I was like, “I’ve been doing this for myself for a while!”

It felt like one of those pieces of domino artwork, and the last domino falls: it was a completion.

I’ve seen drunken men at Carnival. You push them off and that’s the end of that. Men in India are different. They look straight into your eyes and you can SEE what they are thinking, you understand exactly what they want to do to you!

It feels disgusting. To be taken out of your own without being physically touched.

And you wave at them to stop and they just continue to stare at you.

A Trini man will look away. No human emotion passes across an Indian man’s face but evil. For a complete stranger to have that kind of control over you is scary!

When you get out of the train in New Delhi metro, they have coloured lines on the platform that you follow where you need to go, like most countries. There was a pink line that was marked, “After you have been raped, follow this line for immediate assistance.” Not, “If”, you know, but, “After”. Not possibly. Certainly.
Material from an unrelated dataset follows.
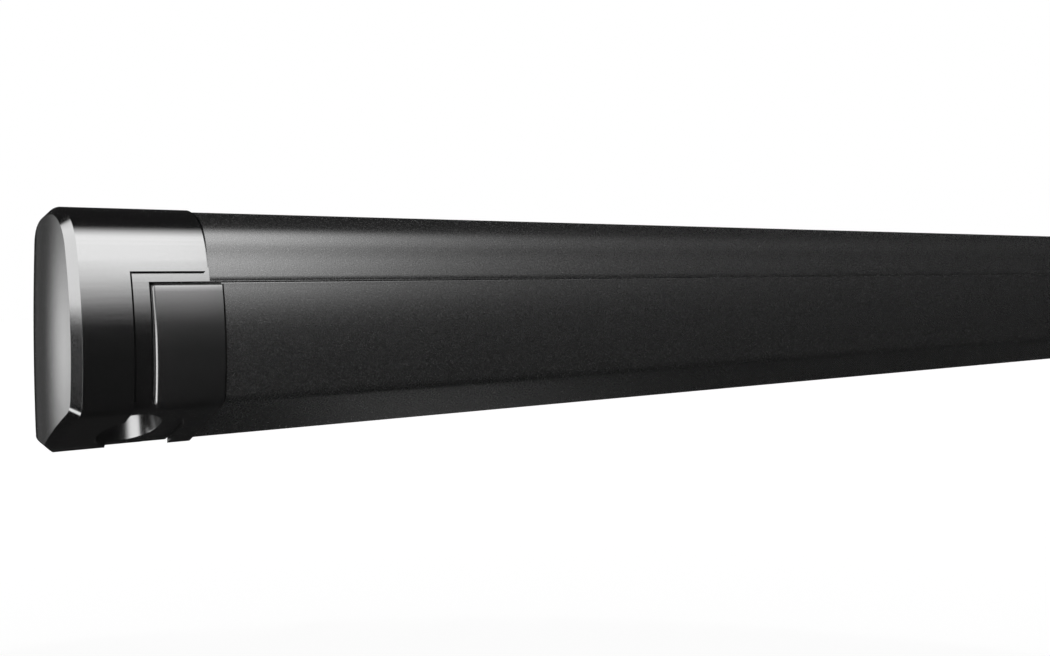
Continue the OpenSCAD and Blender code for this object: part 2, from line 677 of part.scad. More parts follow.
module lead_rail() color(anthracite) place() difference() {
    lead_rail_bars();
    along_x(-half_length, keder_y, keder_z) cylinder(h = awning_length, r = keder_r + keder_gap);
    slot = keder_r * keder_slot_share;
    bar(half_length, [keder_y - slot, keder_z], [keder_y + slot, keder_z + keder_tube_r + over]);
    leg_pin_hole(half_length - leg_x);
}
module leg_pins() color(steel) place() leg_pin_hole(half_length - leg_x);

// Rail cap: a lofted skin with rounded edges on an end plate
cap_inner = shell_inset + rail_wall;
round_steps = 4;
function rounded_in(turn) = rail_cap_round * (1 - cos(turn));
function rail_cap_path(inset, top) =
    concat(low_front(inset, 0, top - rail_cap_round),
           [for (turn = [45, 90]) front_point(top - rounded_in(90 - turn), inset + rounded_in(turn))]);
function rail_cap_ring(x, inset, top) =
    let (low_y = rail_foot_y - rail_wall, inner_top = rail_top - rail_cap_round,
         inside = concat([[low_y, chamfer_height(low_y, cap_inner)]], crease_curve(cap_inner),
                         arc(front_r, front_z, front_r - cap_inner,
                             front_angle(crease(cap_inner)[1] + crease_round + over, cap_inner),
                             front_angle(inner_top - rail_cap_round, cap_inner)),
                         [for (turn = [45, 90]) front_point(inner_top - rounded_in(90 - turn), cap_inner)]))
    [for (p = band(rail_cap_path(inset, top), inside)) [x, p[0], p[1]]];
module loft(rings) {
    n = len(rings[0]);
    sides = [for (k = [0 : len(rings) - 2], j = [0 : n - 1]) let (m = (j + 1) % n, a = k * n, b = a + n)
             each [[a + j, a + m, b + j], [a + m, b + m, b + j]]];
    last = (len(rings) - 1) * n;
    strip = [0 : n / 2 - 2];
    base = [for (j = strip) each [[j + 1, j, n - 2 - j], [n - 2 - j, j, n - 1 - j]]];
    end = [for (j = strip) let (k = last + j, m = last + n - 2 - j) each [[k, k + 1, m], [k, m, m + 1]]];
    polyhedron([for (r = rings) each r], concat(base, sides, end));
}
cap_start = cap_w + frame_rim_w + rail_cap_gap;
notch_gap = 1.5;
notch_top = 33;
cap_plate_t = 3;
cap_tenon = 18;
module rail_cap() {
    out = shell_inset - rail_cap_proud;
    loft(concat([for (turn = [90 : -90 / round_steps : 0])
                 rail_cap_ring(cap_start + rounded_in(90 - turn), out + rounded_in(turn),
                               rail_top - rounded_in(turn))],
                [rail_cap_ring(cap_start + rail_cap_w, out, rail_top)]));
    // end plate over the whole rail section
    section(cap_start + rail_cap_w - cap_plate_t, cap_start + rail_cap_w - slide_gap)
        polygon(concat(low_front(shell_inset, shell_bottom, rail_web_z + rail_wall),
                       [[rail_back_y, rail_web_z + rail_wall], [rail_back_y, shelf_z + rail_wall],
                        [rail_foot_y + 2 * lane_pitch, shelf_z + rail_wall],
                        [rail_foot_y + 2 * lane_pitch, shell_bottom]]));
    // tenon inside the rail's front chamber
    tenon_y = front_point(rail_web_z, cap_inner)[0] + slide_gap;
    box([cap_start + rail_cap_w - over * 2, tenon_y, shelf_z + 2 * rail_wall],
        [cap_start + rail_cap_w + cap_tenon, rail_back_y - rail_wall - slide_gap, rail_web_z - slide_gap]);
}
module rail_cap_left() color(satin_black) place() translate([-half_length, 0, 0]) difference() {
    rail_cap();
    translate([crank_x, crank_y, -over]) cylinder(h = notch_top + over, r = crank_collar_r + notch_gap);
    box([0, crank_y, -over], [crank_x + crank_collar_r + notch_gap, wall_y, notch_top]);
}
module rail_cap_right() color(satin_black) place() right() translate([-half_length, 0, 0]) rail_cap();

// Canopy: the edge cord in its groove, and the stretch that leaves the roll
canopy_t = 0.6;
canopy_drop = 2;
tail_y = keder_y + keder_tube_r + part_gap;
module canopy_edge() color(canvas) place() section(-canopy_half, canopy_half) {
    translate([keder_y, keder_z]) circle(keder_r);
    translate([keder_y - canopy_t / 2, keder_z]) square([canopy_t, rail_top - canopy_drop - keder_z]);
}
module canopy_tail() color(canvas) place() section(-canopy_half, canopy_half)
    translate([tail_y, keder_z]) square([canopy_t, rail_top - part_gap - keder_z]);

// Support legs, drawn from their hinge along X
inner_w = leg_w - 2 * leg_wall - 2 * slide_gap;
inner_h = 16;
leg_root = 20;
collar_l = 44;
inner_out = 6;
inner_overlap = 150;
stroke_reserve = 230;
leg_stroke = leg_length - stroke_reserve;
inner_end = leg_length + collar_l + inner_out;
inner_start = leg_length + inner_out - leg_stroke - inner_overlap;
tail_guide = 30;
leg_round = 2;
shoe_l = 5;
foot_eye_t = 6;
foot_eye_r = 8;
foot_axis_x = inner_end + shoe_l + foot_eye_r + over;
foot_fork_share = 0.7;
head_tenon = 42;
lever_inset = 8;
foot_pin_r = 2.5;
lever_l = 28;
lever_w = 10;
lever_t = 2.4;
lever_r = 1.4;
lever_pin_r = 0.8;
module leg_bar(from, to, w, h, round = leg_round) translate([from, 0, 0]) rotate([90, 0, 90])
    linear_extrude(to - from) rounded_box_2d(w, h, round);
module across(x, z, w, r) translate([x, 0, z]) rotate([90, 0, 0]) cylinder(h = w, r = r, center = true);
module leg_tube() difference() {
    leg_bar(leg_root, leg_length, leg_w, leg_h);
    leg_bar(leg_root - over, leg_length + over, leg_w - 2 * leg_wall, leg_h - 2 * leg_wall, leg_wall / 2);
}
module leg_head() difference() {
    union() {
        across(0, 0, leg_w, leg_h / 2);
        leg_bar(0, leg_root, leg_w, leg_h);
        leg_bar(leg_root - over, head_tenon, inner_w, leg_h - 2 * leg_wall - 2 * slide_gap);
    }
    across(0, 0, leg_w + 2 * over, leg_pin_r + running_gap);
}
lever_x = leg_length + collar_l - lever_inset;
lever_z = -leg_h / 2 + lever_r;
module leg_collar() difference() {
    leg_bar(leg_length, leg_length + collar_l, leg_w, leg_h);
    leg_bar(leg_length - over, leg_length + collar_l + over, inner_w + 2 * slide_gap,
            inner_h + 2 * slide_gap);
    pocket = lever_w / 2 + slide_gap;
    box([lever_x - lever_l - slide_gap * 2, -pocket, -leg_h / 2 - over],
        [lever_x + lever_r + slide_gap, pocket, lever_z + lever_r + slide_gap]);
    across(lever_x, lever_z, leg_w - leg_wall, lever_pin_r + running_gap);
}
module leg_lever() {
    box([lever_x - lever_l, -lever_w / 2, -leg_h / 2], [lever_x, lever_w / 2, -leg_h / 2 + lever_t]);
    across(lever_x, lever_z, lever_w, lever_r);
    across(lever_x, lever_z, leg_w - leg_wall - 2 * slide_gap, lever_pin_r);
}
module leg_inner() {
    difference() {
        leg_bar(inner_start, inner_end, inner_w, inner_h);
        leg_bar(inner_start - over, inner_end + over, inner_w - 2 * leg_wall, inner_h - 2 * leg_wall,
                leg_wall / 2);
    }
    leg_bar(inner_start - tail_guide, inner_start, inner_w, leg_h - 2 * leg_wall - 2 * slide_gap);
}
module leg_shoe() {
    leg_bar(inner_end, inner_end + shoe_l, inner_w, inner_h);
    leg_bar(inner_end - tail_guide, inner_end, inner_w - 2 * leg_wall - 2 * slide_gap,
            inner_h - 2 * leg_wall - 2 * slide_gap, leg_wall / 2);
    across(foot_axis_x, 0, foot_eye_t, foot_eye_r);
    box([inner_end + shoe_l, -foot_eye_t / 2, -foot_eye_r], [foot_axis_x, foot_eye_t / 2, foot_eye_r]);
    across(foot_axis_x, 0, leg_w - 2 * over, foot_pin_r);
}
module foot() {
    gap = foot_eye_t / 2 + slide_gap;
    fork_end = foot_axis_x + foot_length * foot_fork_share;
    difference() {
        union() {
            across(foot_axis_x, 0, leg_w, foot_eye_r);
            box([foot_axis_x, -leg_w / 2, -foot_eye_r], [fork_end, leg_w / 2, foot_eye_r]);
            leg_bar(fork_end, foot_axis_x + foot_length, leg_w, leg_h);
        }
        box([foot_axis_x - foot_eye_r - over, -gap, -foot_eye_r - over],
            [foot_axis_x + foot_eye_r + slide_gap * 2, gap, foot_eye_r + over]);
        across(foot_axis_x, 0, leg_w + 2 * over, foot_pin_r + running_gap);
    }
}
module left_leg() translate([-half_length + leg_x, lane_y(0), leg_axis_z]) children();
module right_leg() translate([half_length - leg_x, lane_y(1), leg_axis_z]) mirror([1, 0, 0]) children();
module leg_tube_left() color(arm_silver) place() left_leg() leg_tube();
module leg_head_left() color(satin_black) place() left_leg() leg_head();
module leg_collar_left() color(satin_black) place() left_leg() leg_collar();
module leg_lever_left() color(gloss_black) place() left_leg() leg_lever();
module leg_inner_left() color(arm_silver) place() left_leg() leg_inner();
module leg_shoe_left() color(satin_black) place() left_leg() leg_shoe();
module foot_left() color(rubber) place() left_leg() foot();
module leg_tube_right() color(arm_silver) place() right_leg() leg_tube();
module leg_head_right() color(satin_black) place() right_leg() leg_head();
module leg_collar_right() color(satin_black) place() right_leg() leg_collar();
module leg_lever_right() color(gloss_black) place() right_leg() leg_lever();
module leg_inner_right() color(arm_silver) place() right_leg() leg_inner();
module leg_shoe_right() color(satin_black) place() right_leg() leg_shoe();
module foot_right() color(rubber) place() right_leg() foot();

housing_shell();
housing_cap_left();
housing_cap_right();
end_frame_left();
end_frame_right();
crank_funnel();
gearbox_housing();
bearing_block();
shoulder_bracket_left();
shoulder_bracket_right();
shoulder_pins();
wall_brackets();
roller_tube();
roller_plugs();
wound_canopy();
crank_shaft();
upper_arm_left();
shoulder_eye_left();
elbow_fork_left();
elbow_pin_left();
upper_arm_right();
shoulder_eye_right();
elbow_fork_right();
elbow_pin_right();
forearm_left();
elbow_eye_left();
wrist_eye_left();
forearm_right();
elbow_eye_right();
wrist_eye_right();
lead_rail();
rail_cap_left();
rail_cap_right();
wrist_bracket_left();
wrist_bracket_right();
wrist_pins();
leg_pins();
canopy_edge();
canopy_tail();
leg_tube_left();
leg_head_left();
leg_collar_left();
leg_inner_left();
leg_shoe_left();
foot_left();
leg_lever_left();
leg_tube_right();
leg_head_right();
leg_collar_right();
leg_inner_right();
leg_shoe_right();
foot_right();
leg_lever_right();
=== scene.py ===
import json
import math
import random

import bmesh
import bpy
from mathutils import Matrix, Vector


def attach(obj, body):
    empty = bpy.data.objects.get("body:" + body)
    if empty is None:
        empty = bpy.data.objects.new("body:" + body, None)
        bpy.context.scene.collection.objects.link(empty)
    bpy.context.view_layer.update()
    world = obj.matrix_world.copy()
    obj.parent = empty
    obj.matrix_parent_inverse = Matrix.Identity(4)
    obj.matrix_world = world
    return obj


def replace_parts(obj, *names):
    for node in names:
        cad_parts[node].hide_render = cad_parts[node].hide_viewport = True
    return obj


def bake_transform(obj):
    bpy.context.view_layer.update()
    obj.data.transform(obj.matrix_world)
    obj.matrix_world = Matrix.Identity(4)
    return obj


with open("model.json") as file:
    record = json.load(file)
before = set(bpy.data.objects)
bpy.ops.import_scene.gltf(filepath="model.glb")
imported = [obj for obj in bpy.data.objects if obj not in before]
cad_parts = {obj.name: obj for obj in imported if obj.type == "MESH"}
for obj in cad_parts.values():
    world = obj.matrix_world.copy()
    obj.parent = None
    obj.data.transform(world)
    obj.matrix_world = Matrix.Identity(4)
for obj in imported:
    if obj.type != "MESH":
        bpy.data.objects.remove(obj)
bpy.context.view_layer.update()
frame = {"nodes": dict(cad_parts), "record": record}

nodes = frame["nodes"]

# Every size below is in millimetres, in the cassette coordinates of the CAD source: X along the awning from
# its middle, Y from the foremost point back, Z from the underside up. at() takes a point to the shared frame.
MM = 0.001
WALL_Y = 112
MOUNT_Z = 70
HALF_LENGTH = 1300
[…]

Like, “It’s gonna happen.”

I was working at the (yoga- and New Age-friendly) Kariwak Village Hotel and I went out on a reef tour in Tobago with a friend who has a glass-bottomed boat. I realised I’d spent the day with him in his “office.”

Angela Webster: I have not one regret about doing my yoga course in India. PHOTO BY MARK LYNDERSAY

An English yoga teacher at Kariwak, Wenche Beard, told me I’d be a really good teacher. I thought about my friend’s glass-bottomed boat office.

“I like doing yoga,” I thought, “I could go to work barefoot every day.”

The thing I love about doing yoga at Rishikesh is that I was able to find my own rhythm in teaching.

The bad thing was getting sick. About 20 of us in the class got the water parasite giardia, from brushing our teeth using Indian water.

In India, they think the West Indies is a country. I gave up trying to explain Greater and Lesser Antilles.

They hear “West Indies” and they think, “Chris Gayle.” They know the West Indies is Chris Gayle’s country.

I have not one regret about doing my yoga course in India. I’m on my glass-bottomed boat now, nice and barefoot.

You can pick out the Trinis in a crowd but you can’t say what it is that stands out. It’s just a certain level of warmth, a certain aura that we all carry within us.

TT is sweet T&T to me, even if it’s not so sweet these days.

People all over the world save all year to come and spend five days in the Caribbean. We live here.